■ **Work to be completed**
Scan the records below for the word "joints" and give only the number of lines that hold it.

Stored data entries
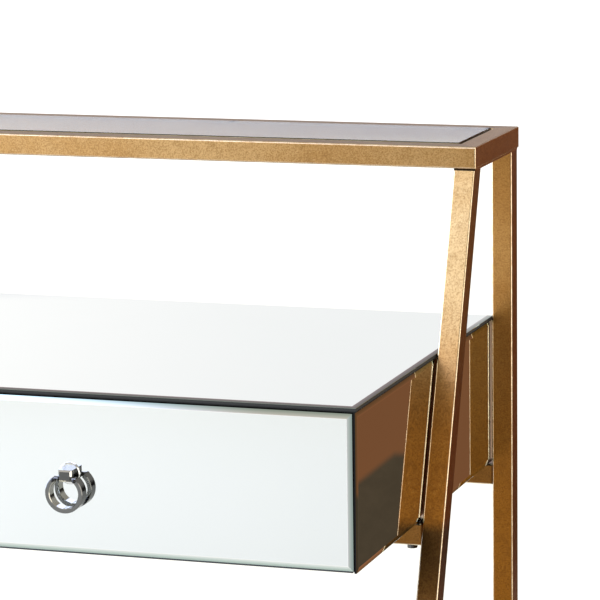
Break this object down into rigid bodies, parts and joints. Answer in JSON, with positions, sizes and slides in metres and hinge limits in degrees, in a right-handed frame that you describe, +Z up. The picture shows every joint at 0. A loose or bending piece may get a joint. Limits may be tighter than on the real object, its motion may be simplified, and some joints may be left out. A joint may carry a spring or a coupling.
{
  "type": "vanity table",
  "caption": "Mirror-clad vanity console on an antique-gold steel frame with raked front legs, a glass shelf over the back of the box, and sliding drawers with swinging ring pulls.",
  "frame": {"origin": "on the floor, at the centre of the table's overall footprint, ring pulls included", "axes": "+X to the table's right as the sitter sees it, +Y from the drawer fronts to the back, +Z up"},
  "size_m": [1.164, 0.5102, 0.93],
  "materials": {
    "gold_frame": "antique gold, brushed and speckled, satin",
    "mirror_glass": "silvered glass with bevelled edges",
    "shelf_glass": "clear polished glass with a ground arris",
    "black_board": "fibreboard sprayed black, matt",
    "drawer_board": "pale lacquered wood",
    "zinc_steel": "bright zinc plate",
    "pull_chrome": "polished chrome",
    "pad_rubber": "matt",
    "glide_plastic": "matt black",
    "clear_bumper": "clear soft plastic"
  },
  "bodies": {
    "table": {"shelf_front_rail": "gold_frame", "shelf_rear_rail": "gold_frame", "shelf_left_rail": "gold_frame", "shelf_right_rail": "gold_frame", "shelf_ledges": "gold_frame", "glass_bumpers": "clear_bumper", "shelf_glass": "shelf_glass", "left_top_bar": "gold_frame", "right_top_bar": "gold_frame", "front_left_leg": "gold_frame", "front_right_leg": "gold_frame", "rear_left_leg": "gold_frame", "rear_right_leg": "gold_frame", "front_crossbar": "gold_frame", "rear_crossbar": "gold_frame", "crossbar_end_plates": "gold_frame", "box_pads": "pad_rubber", "rear_box_tabs": "gold_frame", "foot_glides": "glide_plastic", "shelf_bolts": "zinc_steel", "front_box_bolts": "zinc_steel", "rear_box_bolts": "zinc_steel", "carcass_top": "black_board", "carcass_bottom": "black_board", "carcass_left_side": "black_board", "carcass_right_side": "black_board", "carcass_back": "black_board", "centre_divider": "black_board", "top_mirror": "mirror_glass", "left_side_mirror": "mirror_glass", "right_side_mirror": "mirror_glass", "left_outer_runners": "zinc_steel", "right_outer_runners": "zinc_steel"},
    "left_drawer": {"left_drawer_front": "black_board", "left_drawer_mirror": "mirror_glass", "left_drawer_left_side": "drawer_board", "left_drawer_right_side": "drawer_board", "left_drawer_back": "drawer_board", "left_drawer_bottom": "drawer_board", "left_inner_runners": "zinc_steel", "left_pull_rosette": "pull_chrome", "left_pull_post": "pull_chrome", "left_pull_pin": "pull_chrome", "left_pull_screw": "zinc_steel"},
    "left_middle_runners": {"left_middle_runners": "zinc_steel"},
    "left_ring": {"left_pull_ring": "pull_chrome"},
    "right_drawer": {"right_drawer_front": "black_board", "right_drawer_mirror": "mirror_glass", "right_drawer_left_side": "drawer_board", "right_drawer_right_side": "drawer_board", "right_drawer_back": "drawer_board", "right_drawer_bottom": "drawer_board", "right_inner_runners": "zinc_steel", "right_pull_rosette": "pull_chrome", "right_pull_post": "pull_chrome", "right_pull_pin": "pull_chrome", "right_pull_screw": "zinc_steel"},
    "right_middle_runners": {"right_middle_runners": "zinc_steel"},
    "right_ring": {"right_pull_ring": "pull_chrome"}
  },
  "joints": [
    {"name": "left_drawer_slide", "type": "slide", "parent": "table", "child": "left_drawer", "axis": [0, -1, 0], "range_m": [0, 0.35]},
    {"name": "left_runner_slide", "type": "slide", "parent": "table", "child": "left_middle_runners", "axis": [0, -1, 0], "range_m": [0, 0.175]},
    {"name": "left_ring_swing", "type": "hinge", "parent": "left_drawer", "child": "left_ring", "pos_m": [-0.2769, -0.24738, 0.6527], "axis": [-1, 0, 0], "range_deg": [-10, 190]},
    {"name": "right_drawer_slide", "type": "slide", "parent": "table", "child": "right_drawer", "axis": [0, -1, 0], "range_m": [0, 0.35]},
    {"name": "right_runner_slide", "type": "slide", "parent": "table", "child": "right_middle_runners", "axis": [0, -1, 0], "range_m": [0, 0.175]},
    {"name": "right_ring_swing", "type": "hinge", "parent": "right_drawer", "child": "right_ring", "pos_m": [0.2769, -0.24738, 0.6527], "axis": [-1, 0, 0], "range_deg": [-10, 190]}
  ],
  "couplings": [
    {"joint": "left_runner_slide", "follows": "left_drawer_slide", "ratio": 0.5},
    {"joint": "right_runner_slide", "follows": "right_drawer_slide", "ratio": 0.5}
  ]
}
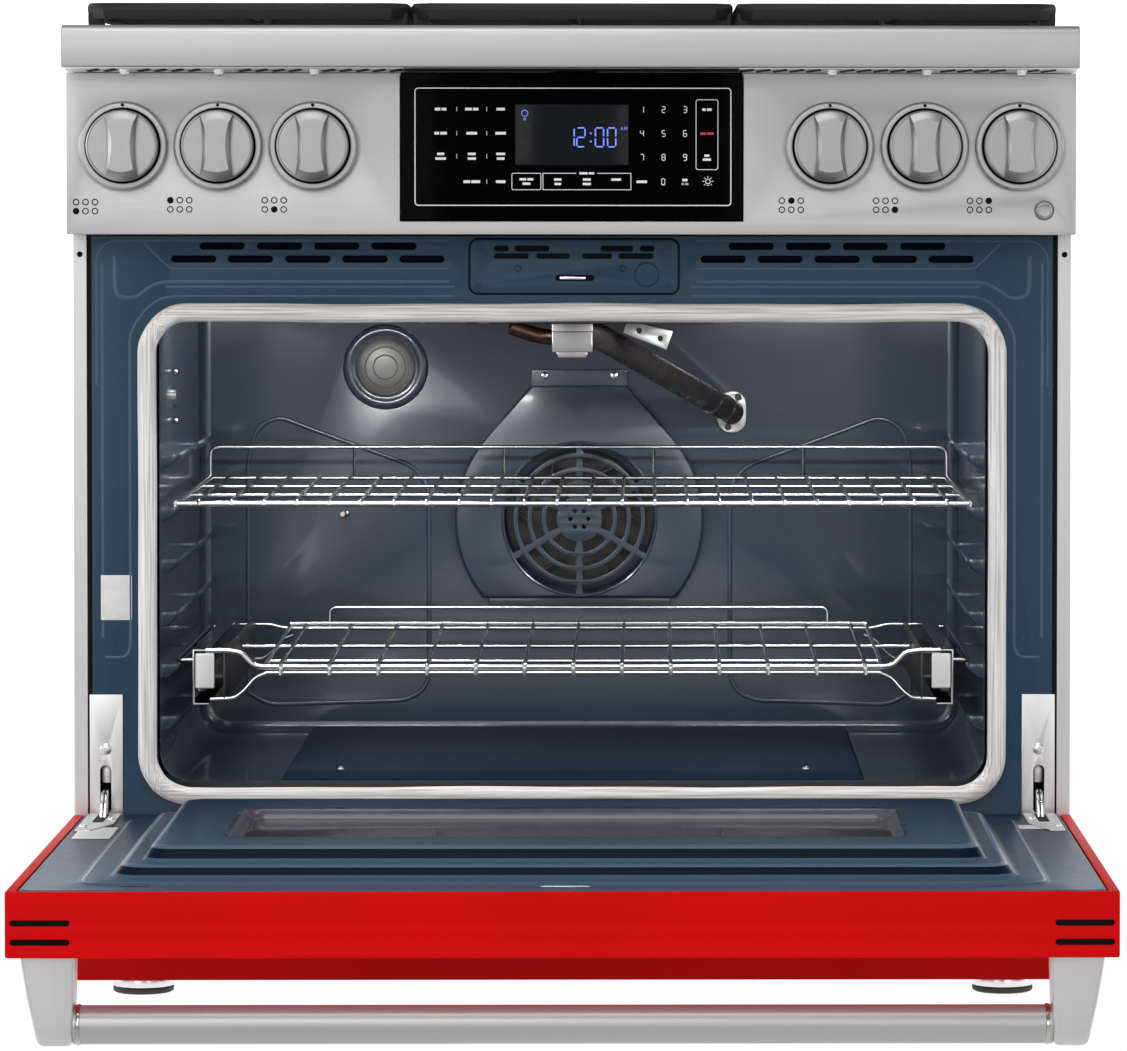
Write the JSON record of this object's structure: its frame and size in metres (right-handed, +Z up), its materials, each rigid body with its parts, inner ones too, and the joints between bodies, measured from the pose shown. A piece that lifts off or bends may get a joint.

■ **Output of the task**
3